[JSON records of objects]
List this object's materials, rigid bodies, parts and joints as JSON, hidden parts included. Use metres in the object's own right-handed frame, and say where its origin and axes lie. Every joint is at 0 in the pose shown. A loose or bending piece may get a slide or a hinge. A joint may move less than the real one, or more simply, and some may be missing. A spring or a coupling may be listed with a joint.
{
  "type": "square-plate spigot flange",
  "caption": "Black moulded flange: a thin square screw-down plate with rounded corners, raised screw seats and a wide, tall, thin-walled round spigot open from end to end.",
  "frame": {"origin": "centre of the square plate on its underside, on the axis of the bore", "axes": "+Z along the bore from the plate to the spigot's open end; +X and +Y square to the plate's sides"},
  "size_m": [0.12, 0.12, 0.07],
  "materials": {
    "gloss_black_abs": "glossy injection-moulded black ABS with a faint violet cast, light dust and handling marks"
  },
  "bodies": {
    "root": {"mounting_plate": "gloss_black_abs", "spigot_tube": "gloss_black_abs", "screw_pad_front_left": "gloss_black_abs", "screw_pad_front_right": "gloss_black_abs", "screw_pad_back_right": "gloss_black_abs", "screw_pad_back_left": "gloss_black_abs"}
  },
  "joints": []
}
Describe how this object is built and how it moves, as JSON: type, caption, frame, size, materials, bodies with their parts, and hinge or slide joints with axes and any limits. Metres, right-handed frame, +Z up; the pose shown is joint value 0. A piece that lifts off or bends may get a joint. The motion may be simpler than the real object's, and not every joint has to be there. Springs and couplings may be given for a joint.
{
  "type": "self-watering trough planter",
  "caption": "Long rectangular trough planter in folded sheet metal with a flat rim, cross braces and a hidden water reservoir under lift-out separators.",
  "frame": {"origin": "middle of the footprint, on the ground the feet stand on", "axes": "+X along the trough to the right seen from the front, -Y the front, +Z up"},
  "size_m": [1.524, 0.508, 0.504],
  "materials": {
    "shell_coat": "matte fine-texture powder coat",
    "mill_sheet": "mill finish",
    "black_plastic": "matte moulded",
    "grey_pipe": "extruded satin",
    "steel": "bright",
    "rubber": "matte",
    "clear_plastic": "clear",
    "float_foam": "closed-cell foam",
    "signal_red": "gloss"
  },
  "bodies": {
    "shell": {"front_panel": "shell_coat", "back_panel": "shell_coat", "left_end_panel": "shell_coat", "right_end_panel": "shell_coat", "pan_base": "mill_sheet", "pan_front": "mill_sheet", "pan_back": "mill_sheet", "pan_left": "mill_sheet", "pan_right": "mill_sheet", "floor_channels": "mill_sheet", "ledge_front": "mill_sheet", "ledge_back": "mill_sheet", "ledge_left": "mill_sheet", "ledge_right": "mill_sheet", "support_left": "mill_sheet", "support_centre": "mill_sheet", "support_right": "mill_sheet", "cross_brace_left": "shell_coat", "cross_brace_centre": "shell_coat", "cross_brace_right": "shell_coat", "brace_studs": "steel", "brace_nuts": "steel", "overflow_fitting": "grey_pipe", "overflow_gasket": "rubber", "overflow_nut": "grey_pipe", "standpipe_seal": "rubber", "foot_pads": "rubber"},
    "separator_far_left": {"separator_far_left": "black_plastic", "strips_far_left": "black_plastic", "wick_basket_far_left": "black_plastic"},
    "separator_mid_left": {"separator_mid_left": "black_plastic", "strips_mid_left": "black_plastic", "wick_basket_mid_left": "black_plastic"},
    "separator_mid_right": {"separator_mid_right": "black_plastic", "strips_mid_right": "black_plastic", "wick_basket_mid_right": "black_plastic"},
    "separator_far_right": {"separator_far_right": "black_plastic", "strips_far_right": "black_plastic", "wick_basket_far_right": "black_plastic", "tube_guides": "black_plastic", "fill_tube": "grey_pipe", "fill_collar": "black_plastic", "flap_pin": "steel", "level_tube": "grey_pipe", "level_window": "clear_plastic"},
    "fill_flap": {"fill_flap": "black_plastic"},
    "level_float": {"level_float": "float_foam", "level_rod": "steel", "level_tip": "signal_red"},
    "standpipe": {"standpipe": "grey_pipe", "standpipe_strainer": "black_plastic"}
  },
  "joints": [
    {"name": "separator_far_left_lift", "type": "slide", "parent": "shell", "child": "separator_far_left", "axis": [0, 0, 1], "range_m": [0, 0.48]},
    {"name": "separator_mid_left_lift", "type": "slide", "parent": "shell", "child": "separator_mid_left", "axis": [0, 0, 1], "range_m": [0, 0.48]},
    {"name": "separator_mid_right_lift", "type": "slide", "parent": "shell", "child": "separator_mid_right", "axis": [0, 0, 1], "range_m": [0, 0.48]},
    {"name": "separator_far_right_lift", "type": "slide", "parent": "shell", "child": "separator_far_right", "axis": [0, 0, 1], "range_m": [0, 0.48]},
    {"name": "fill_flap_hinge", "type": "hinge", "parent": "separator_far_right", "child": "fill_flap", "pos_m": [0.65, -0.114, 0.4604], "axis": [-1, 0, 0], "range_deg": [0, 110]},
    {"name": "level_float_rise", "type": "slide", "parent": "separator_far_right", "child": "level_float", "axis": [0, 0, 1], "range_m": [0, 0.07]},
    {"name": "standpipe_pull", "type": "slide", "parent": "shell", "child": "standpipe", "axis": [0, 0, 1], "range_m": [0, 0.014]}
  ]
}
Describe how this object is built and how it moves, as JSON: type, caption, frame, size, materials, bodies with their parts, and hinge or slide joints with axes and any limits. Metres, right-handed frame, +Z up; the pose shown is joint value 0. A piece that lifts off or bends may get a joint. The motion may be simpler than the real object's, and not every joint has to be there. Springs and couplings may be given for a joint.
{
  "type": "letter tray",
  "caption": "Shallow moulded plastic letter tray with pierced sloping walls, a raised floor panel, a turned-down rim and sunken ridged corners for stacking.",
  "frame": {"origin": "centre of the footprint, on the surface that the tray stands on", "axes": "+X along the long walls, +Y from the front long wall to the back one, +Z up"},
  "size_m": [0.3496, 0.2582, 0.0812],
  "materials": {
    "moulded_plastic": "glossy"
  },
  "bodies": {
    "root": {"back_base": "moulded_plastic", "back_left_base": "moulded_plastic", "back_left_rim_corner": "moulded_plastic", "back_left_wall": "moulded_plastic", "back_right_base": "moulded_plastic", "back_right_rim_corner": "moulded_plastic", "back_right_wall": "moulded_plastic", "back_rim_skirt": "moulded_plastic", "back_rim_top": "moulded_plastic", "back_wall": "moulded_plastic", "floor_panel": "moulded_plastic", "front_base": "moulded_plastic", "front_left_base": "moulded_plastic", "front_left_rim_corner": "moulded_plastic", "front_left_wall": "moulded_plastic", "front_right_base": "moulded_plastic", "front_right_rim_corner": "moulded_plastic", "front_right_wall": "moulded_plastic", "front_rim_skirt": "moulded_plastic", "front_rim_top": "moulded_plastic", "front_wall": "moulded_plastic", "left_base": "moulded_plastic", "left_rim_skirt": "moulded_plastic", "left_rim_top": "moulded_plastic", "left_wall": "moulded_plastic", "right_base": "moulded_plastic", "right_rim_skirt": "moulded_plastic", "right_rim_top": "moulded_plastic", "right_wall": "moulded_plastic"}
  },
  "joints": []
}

• WHAT YOU NEED TO DO: Copy out the whole listing, exactly as written.

• THE ANSWER:
List this object's materials, rigid bodies, parts and joints as JSON, hidden parts included. Use metres in the object's own right-handed frame, and say where its origin and axes lie. Every joint is at 0 in the pose shown. A loose or bending piece may get a slide or a hinge. A joint may move less than the real one, or more simply, and some may be missing. A spring or a coupling may be listed with a joint.
{
  "type": "square-plate spigot flange",
  "caption": "Black moulded flange: a thin square screw-down plate with rounded corners, raised screw seats and a wide, tall, thin-walled round spigot open from end to end.",
  "frame": {"origin": "centre of the square plate on its underside, on the axis of the bore", "axes": "+Z along the bore from the plate to the spigot's open end; +X and +Y square to the plate's sides"},
  "size_m": [0.12, 0.12, 0.07],
  "materials": {
    "gloss_black_abs": "glossy injection-moulded black ABS with a faint violet cast, light dust and handling marks"
  },
  "bodies": {
    "root": {"mounting_plate": "gloss_black_abs", "spigot_tube": "gloss_black_abs", "screw_pad_front_left": "gloss_black_abs", "screw_pad_front_right": "gloss_black_abs", "screw_pad_back_right": "gloss_black_abs", "screw_pad_back_left": "gloss_black_abs"}
  },
  "joints": []
}
Describe how this object is built and how it moves, as JSON: type, caption, frame, size, materials, bodies with their parts, and hinge or slide joints with axes and any limits. Metres, right-handed frame, +Z up; the pose shown is joint value 0. A piece that lifts off or bends may get a joint. The motion may be simpler than the real object's, and not every joint has to be there. Springs and couplings may be given for a joint.
{
  "type": "self-watering trough planter",
  "caption": "Long rectangular trough planter in folded sheet metal with a flat rim, cross braces and a hidden water reservoir under lift-out separators.",
  "frame": {"origin": "middle of the footprint, on the ground the feet stand on", "axes": "+X along the trough to the right seen from the front, -Y the front, +Z up"},
  "size_m": [1.524, 0.508, 0.504],
  "materials": {
    "shell_coat": "matte fine-texture powder coat",
    "mill_sheet": "mill finish",
    "black_plastic": "matte moulded",
    "grey_pipe": "extruded satin",
    "steel": "bright",
    "rubber": "matte",
    "clear_plastic": "clear",
    "float_foam": "closed-cell foam",
    "signal_red": "gloss"
  },
  "bodies": {
    "shell": {"front_panel": "shell_coat", "back_panel": "shell_coat", "left_end_panel": "shell_coat", "right_end_panel": "shell_coat", "pan_base": "mill_sheet", "pan_front": "mill_sheet", "pan_back": "mill_sheet", "pan_left": "mill_sheet", "pan_right": "mill_sheet", "floor_channels": "mill_sheet", "ledge_front": "mill_sheet", "ledge_back": "mill_sheet", "ledge_left": "mill_sheet", "ledge_right": "mill_sheet", "support_left": "mill_sheet", "support_centre": "mill_sheet", "support_right": "mill_sheet", "cross_brace_left": "shell_coat", "cross_brace_centre": "shell_coat", "cross_brace_right": "shell_coat", "brace_studs": "steel", "brace_nuts": "steel", "overflow_fitting": "grey_pipe", "overflow_gasket": "rubber", "overflow_nut": "grey_pipe", "standpipe_seal": "rubber", "foot_pads": "rubber"},
    "separator_far_left": {"separator_far_left": "black_plastic", "strips_far_left": "black_plastic", "wick_basket_far_left": "black_plastic"},
    "separator_mid_left": {"separator_mid_left": "black_plastic", "strips_mid_left": "black_plastic", "wick_basket_mid_left": "black_plastic"},
    "separator_mid_right": {"separator_mid_right": "black_plastic", "strips_mid_right": "black_plastic", "wick_basket_mid_right": "black_plastic"},
    "separator_far_right": {"separator_far_right": "black_plastic", "strips_far_right": "black_plastic", "wick_basket_far_right": "black_plastic", "tube_guides": "black_plastic", "fill_tube": "grey_pipe", "fill_collar": "black_plastic", "flap_pin": "steel", "level_tube": "grey_pipe", "level_window": "clear_plastic"},
    "fill_flap": {"fill_flap": "black_plastic"},
    "level_float": {"level_float": "float_foam", "level_rod": "steel", "level_tip": "signal_red"},
    "standpipe": {"standpipe": "grey_pipe", "standpipe_strainer": "black_plastic"}
  },
  "joints": [
    {"name": "separator_far_left_lift", "type": "slide", "parent": "shell", "child": "separator_far_left", "axis": [0, 0, 1], "range_m": [0, 0.48]},
    {"name": "separator_mid_left_lift", "type": "slide", "parent": "shell", "child": "separator_mid_left", "axis": [0, 0, 1], "range_m": [0, 0.48]},
    {"name": "separator_mid_right_lift", "type": "slide", "parent": "shell", "child": "separator_mid_right", "axis": [0, 0, 1], "range_m": [0, 0.48]},
    {"name": "separator_far_right_lift", "type": "slide", "parent": "shell", "child": "separator_far_right", "axis": [0, 0, 1], "range_m": [0, 0.48]},
    {"name": "fill_flap_hinge", "type": "hinge", "parent": "separator_far_right", "child": "fill_flap", "pos_m": [0.65, -0.114, 0.4604], "axis": [-1, 0, 0], "range_deg": [0, 110]},
    {"name": "level_float_rise", "type": "slide", "parent": "separator_far_right", "child": "level_float", "axis": [0, 0, 1], "range_m": [0, 0.07]},
    {"name": "standpipe_pull", "type": "slide", "parent": "shell", "child": "standpipe", "axis": [0, 0, 1], "range_m": [0, 0.014]}
  ]
}
Describe how this object is built and how it moves, as JSON: type, caption, frame, size, materials, bodies with their parts, and hinge or slide joints with axes and any limits. Metres, right-handed frame, +Z up; the pose shown is joint value 0. A piece that lifts off or bends may get a joint. The motion may be simpler than the real object's, and not every joint has to be there. Springs and couplings may be given for a joint.
{
  "type": "letter tray",
  "caption": "Shallow moulded plastic letter tray with pierced sloping walls, a raised floor panel, a turned-down rim and sunken ridged corners for stacking.",
  "frame": {"origin": "centre of the footprint, on the surface that the tray stands on", "axes": "+X along the long walls, +Y from the front long wall to the back one, +Z up"},
  "size_m": [0.3496, 0.2582, 0.0812],
  "materials": {
    "moulded_plastic": "glossy"
  },
  "bodies": {
    "root": {"back_base": "moulded_plastic", "back_left_base": "moulded_plastic", "back_left_rim_corner": "moulded_plastic", "back_left_wall": "moulded_plastic", "back_right_base": "moulded_plastic", "back_right_rim_corner": "moulded_plastic", "back_right_wall": "moulded_plastic", "back_rim_skirt": "moulded_plastic", "back_rim_top": "moulded_plastic", "back_wall": "moulded_plastic", "floor_panel": "moulded_plastic", "front_base": "moulded_plastic", "front_left_base": "moulded_plastic", "front_left_rim_corner": "moulded_plastic", "front_left_wall": "moulded_plastic", "front_right_base": "moulded_plastic", "front_right_rim_corner": "moulded_plastic", "front_right_wall": "moulded_plastic", "front_rim_skirt": "moulded_plastic", "front_rim_top": "moulded_plastic", "front_wall": "moulded_plastic", "left_base": "moulded_plastic", "left_rim_skirt": "moulded_plastic", "left_rim_top": "moulded_plastic", "left_wall": "moulded_plastic", "right_base": "moulded_plastic", "right_rim_skirt": "moulded_plastic", "right_rim_top": "moulded_plastic", "right_wall": "moulded_plastic"}
  },
  "joints": []
}